Celtics stars will see a different side of Udoka, one that will push them beyond the accomplishments they’ve achieved so far to championship level. He noted there’s work to do, as he assumes a team that struggled with his patented emphasizes of ball movement and defense. Jayson Tatum and Jaylen Brown, Udoka said, are seen as future MVP candidates around the league and told him they want to receive hard coaching.

“It’s all relationship-based, you’ve got to build that foundation off the court somewhat,” Udoka said. “You can’t coach everybody the same way, what motivates others might embarrass others, and so you find that balance there. It comes down to trust, respect and being in alignment with our goals. I think the players, it comes down to their character ultimately also, the way they want to be pushed and taking constructive criticism, I think we have a group that’s done that so far the times I’ve been with them ... they’re looking forward to that.”
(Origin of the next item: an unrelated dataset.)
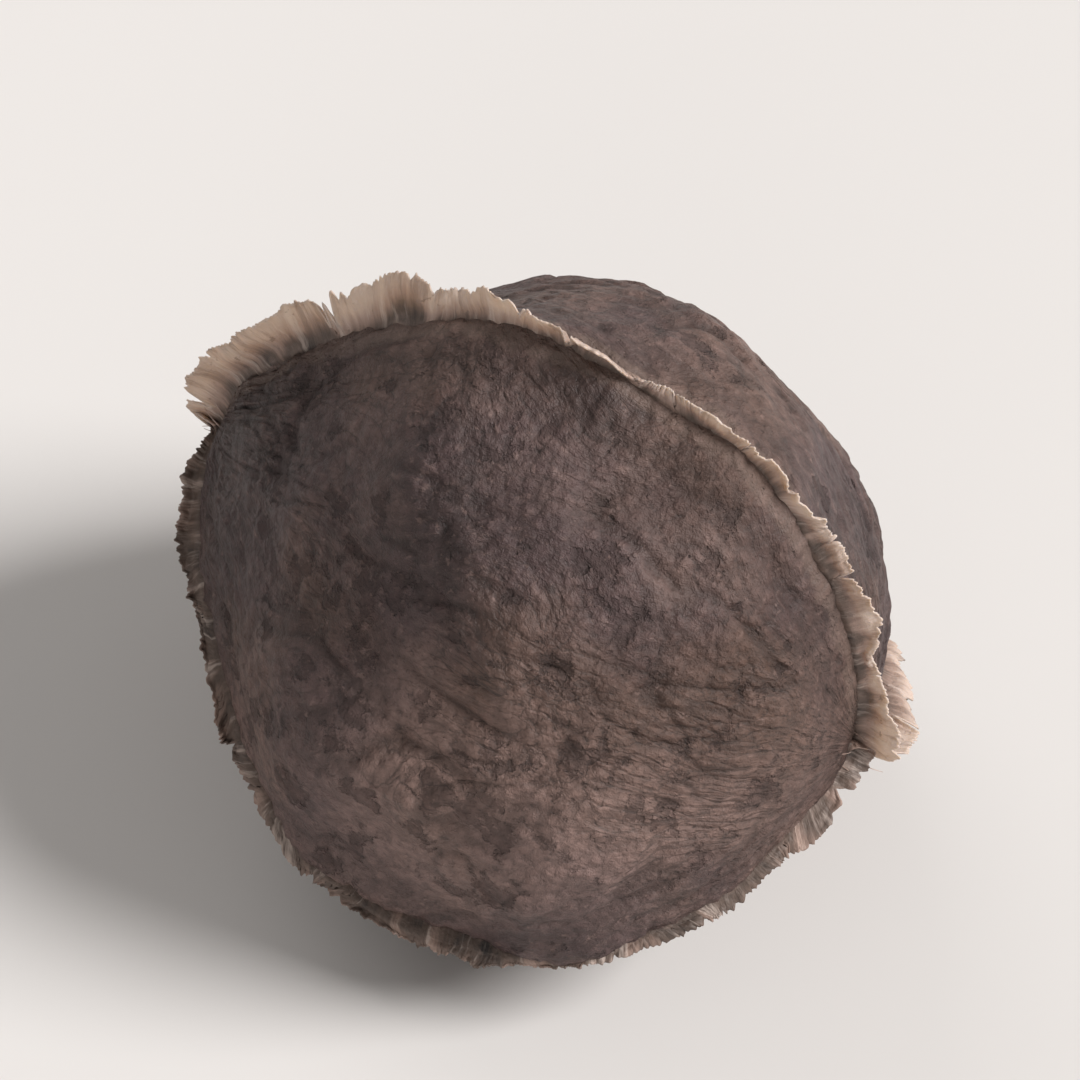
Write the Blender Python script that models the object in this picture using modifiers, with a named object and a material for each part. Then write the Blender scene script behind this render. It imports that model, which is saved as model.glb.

Udoka predicted the team will take on a hard-nosed mentality that reflected his playing style; the Celtics will play well-rounded, moving the ball on offense and has a defense-first mentality. He led the 76ers defensive units and got to work on both sides of the ball with the Spurs. He’ll look to bring out intensity on the team and noted Robert Williams III, Payton Pritchard, Romeo Langford and Aaron Nesmith have potential that needs to come out on the court.

Stevens, looking back on the hiring process, found it impressive that Udoka separated himself from a wide array of overlooked assistants pushing for head coaching jobs.

“He has a great basketball acumen,” Stevens said. “He’s got a great understanding, but to me that’s something a lot of people have. It’s his authenticity, his ability to be tough, yet very warm and just his experience, not only the experience of playing, but being 8-15 on the roster a lot and then being in San Antonio for all those years, and then I think the last two years being able to see two totally different things up close in Philly and Brooklyn is a great, great thing.”